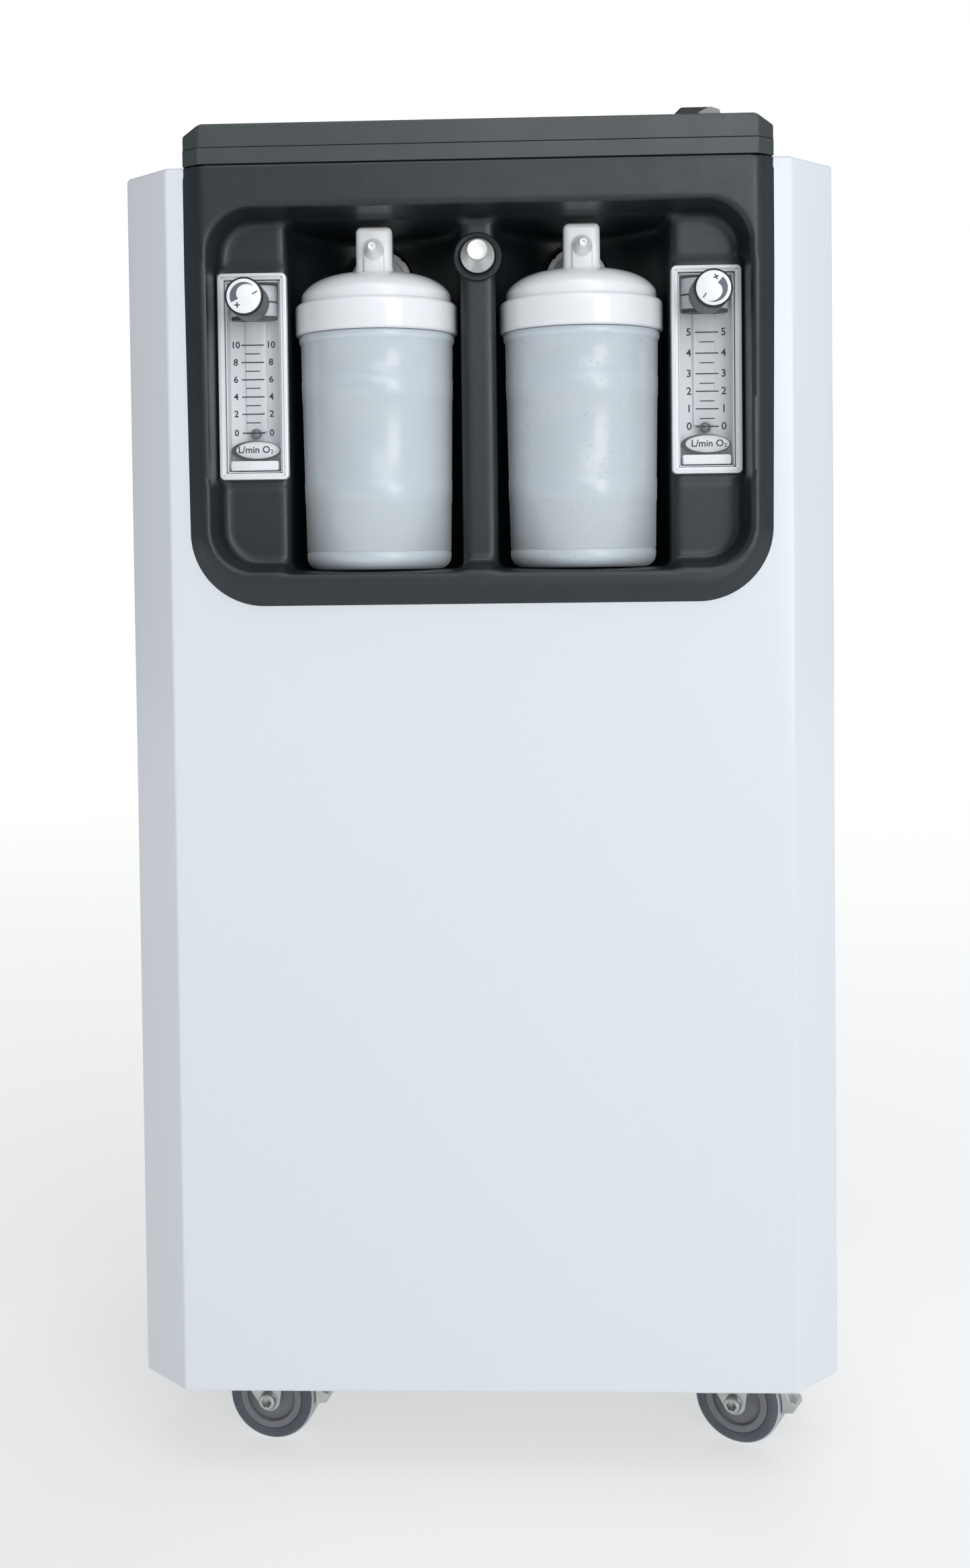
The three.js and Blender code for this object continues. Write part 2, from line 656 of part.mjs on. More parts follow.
// A manifold across the two towers, with four upright solenoid coils.
const VALVES = { half: 88, halfDepth: 28, height: 30, coil: 13, coilHeight: 32, pitch: 40 };

function valveBlock() {
  const { half, halfDepth, height, coil, coilHeight, pitch } = VALVES;
  const base = TOWER.top + GAP;
  const top = base + height;
  const coils = [-1.5, -0.5, 0.5, 1.5].map((step) => (
    rodZ(coil, top - 2, top + coilHeight, 12).translate(step * pitch, TOWER.y, 0)
  ));
  const manifold = block([-half, half], [TOWER.y - halfDepth, TOWER.y + halfDepth], [base, top]);
  return join(manifold, ...coils);
}
place('valve_block', valveBlock(), CAST_ALLOY);

function internalShelf() {
  const { z, front, back, thickness, lip } = SHELF;
  const half = HALF - CABINET.sheet - GAP;
  return cut(
    block([-half, half], [front, back], [z - lip, z]),
    block([-half + thickness, half - thickness], [front + thickness, back - thickness],
      [z - lip - PAST, z - thickness]),
    rodZ(FAN.radius, z - lip, z + PAST, 24).translate(FAN.x, FAN.y, 0),
  );
}
place('internal_shelf', internalShelf(), ZINC);

function fanFrame() {
  const base = SHELF.z + GAP;
  const half = FAN.size / 2;
  const ring = cut(
    block([-half, half], [-half, half], [base, base + FAN.depth]),
    rodZ(FAN.radius, base - PAST, base + FAN.depth + PAST, 24),
  );
  const struts = [0, 60, 120].map((angle) => (
    block([-half + 2, half - 2], [-2, 2], [base, base + 3]).rotateZ(angle * Math.PI / 180)
  ));
  return join(ring, rodZ(FAN.hub, base, base + 3, 16), ...struts).translate(FAN.x, FAN.y, 0);
}
place('fan_frame', fanFrame(), BLACK_PLASTIC);

function fanRotor() {
  const base = SHELF.z + GAP + 4;
  const blades = [];
  for (let i = 0; i < 7; i += 1) {
    blades.push(block([FAN.hub - 3, FAN.radius - 2], [-1, 1], [-9, 9])
      .rotateX(0.7).translate(0, 0, base + 10).rotateZ(i * 2 * Math.PI / 7));
  }
  return join(rodZ(FAN.hub, base, base + 19, 20), ...blades).translate(FAN.x, FAN.y, 0);
}
place('fan_rotor', fanRotor(), BLACK_PLASTIC);

// Copper pipe wound three times above the fan.
const COIL = { radius: 48, pipe: 4, turns: 3, stepsPerTurn: 14, rise: 36 };

function coolingCoil() {
  const { radius, pipe, turns, stepsPerTurn, rise } = COIL;
  const steps = stepsPerTurn * turns;
  const base = SHELF.z + FAN.depth + pipe + 4 * GAP;
  const points = [];
  for (let i = 0; i <= steps; i += 1) {
    const angle = i / steps * turns * 2 * Math.PI;
    points.push(new THREE.Vector3(
      FAN.x + radius * Math.cos(angle), FAN.y + radius * Math.sin(angle), base + i / steps * rise,
    ));
  }
  const section = new THREE.Shape().absarc(0, 0, pipe, 0, 2 * Math.PI);
  return new THREE.ExtrudeGeometry(section, {
    steps, curveSegments: 3, bevelEnabled: false, extrudePath: new THREE.CatmullRomCurve3(points),
  });
}
place('cooling_coil', coolingCoil(), COPPER);

// A square board on two stand-offs from the left wall, with a relay, a chip and a capacitor.
const BOARD = { y: 190, z: 350, half: 45, standOff: 6, thickness: 2 };

function controlBoard() {
  const { y, z, half, standOff, thickness } = BOARD;
  const wall = -HALF + CABINET.sheet + GAP;
  const back = wall + standOff;
  const face = back + thickness / 2; // the pieces start inside the board
  const posts = [-1, 1].map((side) => {
    const along = side * (half - 8);
    return block([wall, face], [y + along - 3, y + along + 3], [z + along - 3, z + along + 3]);
  });
  return join(
    block([back, back + thickness], [y - half, y + half], [z - half, z + half]),
    ...posts,
    block([face, face + 13], [y - 20, y + 10], [z - 20, z + 2]),
    block([face, face + 7], [y + 15, y + 35], [z - 30, z - 10]),
    rodX(8, face, face + 17, 12).translate(0, y - 10, z + 22),
  );
}
place('control_board', controlBoard(), BOARD_GREEN);

// ---------------------------------------------------------------- casters

// Fork leg seen along the axle: a plate narrowing to a round end about the axle.
function forkLeg(from, to) {
  const end = 7.4;
  const shape = new THREE.Shape();
  shape.moveTo(-13, CASTER.bridgeTop);
  shape.lineTo(-13, -5);
  shape.absarc(CASTER.trail, AXLE_Z, end, Math.PI, 2 * Math.PI);
  shape.lineTo(CASTER.trail + end + 2, -8);
  shape.lineTo(19, CASTER.bridgeTop);
  return prismY(shape, from, to, 4);
}

function brakePedal() {
  const shoe = CASTER.wheelRadius + 0.5;
  const lip = -8 * Math.PI / 180;
  const shape = new THREE.Shape();
  shape.moveTo(20.5, -2.6);
  shape.absarc(CASTER.trail, AXLE_Z, shoe, 1.02, lip, true);
  shape.lineTo(CASTER.trail + shoe + 3.5, AXLE_Z - 6.5);
  shape.lineTo(CASTER.trail + shoe + 8, AXLE_Z - 5);
  shape.lineTo(CASTER.trail + shoe + 10, AXLE_Z - 1);
  shape.lineTo(CASTER.trail + shoe + 9.5, AXLE_Z + 3.5);
  shape.lineTo(CASTER.trail + shoe + 5, AXLE_Z + 5);
  shape.lineTo(31, 1);
  shape.lineTo(26, 3.6);
  shape.lineTo(20.5, 3.6);
  return prismY(shape, -CASTER.wheelHalf, CASTER.wheelHalf, 6);
}

function caster({ name, x, y, turn, brake }) {
  const { wheelRadius, wheelHalf, forkInner, forkOuter, trail, plateHalf } = CASTER;
  const { bridgeBase, bridgeTop } = CASTER;
  const stand = new THREE.Group();
  stand.position.set(x, y, 0);
  cabinet.add(stand);
  const underTray = TRAY.base - GAP;
  const plate = cut(
    join(
      block([-plateHalf, plateHalf], [-plateHalf, plateHalf], [underTray - 2.5, underTray]),
      rodZ(16, bridgeTop + GAP, underTray - 1, 16),
    ),
    rodZ(4.4, 0, underTray - 1.2, 12),
  );
  place(`caster_plate_${name}`, plate, ZINC, stand);

  const swivel = new THREE.Group();
  swivel.rotation.z = -turn * Math.PI / 180;
  stand.add(swivel);
  const fork = join(
    block([-13, 19], [-forkOuter, forkOuter], [bridgeBase, bridgeTop]),
    forkLeg(forkInner, forkOuter),
    forkLeg(-forkOuter, -forkInner),
    rodZ(4, bridgeTop - 1, underTray - 1.6, 12),
  );
  const axleHole = rodY(3.7, -20, 20, 12).translate(trail, 0, AXLE_Z);
  place(`fork_${name}`, cut(fork, axleHole), ZINC, swivel);

  const wheel = turnedY([
    [3.8, -wheelHalf - 0.6], [7, -wheelHalf - 0.6], [7, -wheelHalf + 2], [15, -wheelHalf + 2],
    [15, -wheelHalf], [22, -wheelHalf], [wheelRadius, -wheelHalf + 5],
    [wheelRadius, wheelHalf - 5], [22, wheelHalf], [15, wheelHalf], [15, wheelHalf - 2],
    [7, wheelHalf - 2], [7, wheelHalf + 0.6], [3.8, wheelHalf + 0.6], [3.8, -wheelHalf - 0.6],
  ], 24).translate(trail, 0, AXLE_Z);
  place(`wheel_${name}`, wheel, GREY_RUBBER, swivel);

  const end = forkOuter + GAP;
  const axle = turnedY([
    [0, -end - 3.6], [3, -end - 3.6], [4.8, -end - 2.4], [4.8, -end], [3.4, -end],
    [3.4, end], [4.8, end], [4.8, end + 3], [0, end + 3],
  ], 10).translate(trail, 0, AXLE_Z);
  place(`axle_${name}`, axle, BRIGHT_METAL, swivel);

  if (brake) {
    place(`brake_pedal_${name}`, brakePedal(), ZINC, swivel);
  }
}
CASTERS.forEach(caster);

const concentrator = new THREE.Group();
concentrator.add(cabinet);

export default concentrator;
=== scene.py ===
import json
import math

import bmesh
import bpy
import numpy as np
from mathutils import Matrix, Vector


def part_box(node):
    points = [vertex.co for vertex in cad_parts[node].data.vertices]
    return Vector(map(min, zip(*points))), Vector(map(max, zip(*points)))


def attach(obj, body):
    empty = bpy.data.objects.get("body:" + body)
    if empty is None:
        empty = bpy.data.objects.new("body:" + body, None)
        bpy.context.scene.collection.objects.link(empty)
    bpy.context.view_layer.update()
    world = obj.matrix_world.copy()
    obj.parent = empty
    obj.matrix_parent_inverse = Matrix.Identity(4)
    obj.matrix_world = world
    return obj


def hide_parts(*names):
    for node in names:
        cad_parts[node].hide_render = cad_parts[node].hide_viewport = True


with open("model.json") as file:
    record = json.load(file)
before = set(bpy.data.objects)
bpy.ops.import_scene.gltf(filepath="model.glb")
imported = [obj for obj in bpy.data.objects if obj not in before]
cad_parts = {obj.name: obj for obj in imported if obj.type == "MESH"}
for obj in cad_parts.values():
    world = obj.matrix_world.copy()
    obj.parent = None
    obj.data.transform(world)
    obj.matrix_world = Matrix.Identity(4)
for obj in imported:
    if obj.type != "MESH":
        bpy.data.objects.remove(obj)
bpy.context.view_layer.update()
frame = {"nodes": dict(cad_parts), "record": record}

MM = 0.001
SHELL_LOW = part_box("cabinet_shell")[0]
ORIGIN = np.array([0.0, SHELL_LOW.y, SHELL_LOW.z])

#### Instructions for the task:
All lines above from the one containing "cad_parts[node].hide_render = cad_parts[node].hide_viewport" to the one containing "imported = [obj" must be repeated exactly, both lines included, and no others.

#### Exercise result:
        cad_parts[node].hide_render = cad_parts[node].hide_viewport = True


with open("model.json") as file:
    record = json.load(file)
before = set(bpy.data.objects)
bpy.ops.import_scene.gltf(filepath="model.glb")
imported = [obj for obj in bpy.data.objects if obj not in before]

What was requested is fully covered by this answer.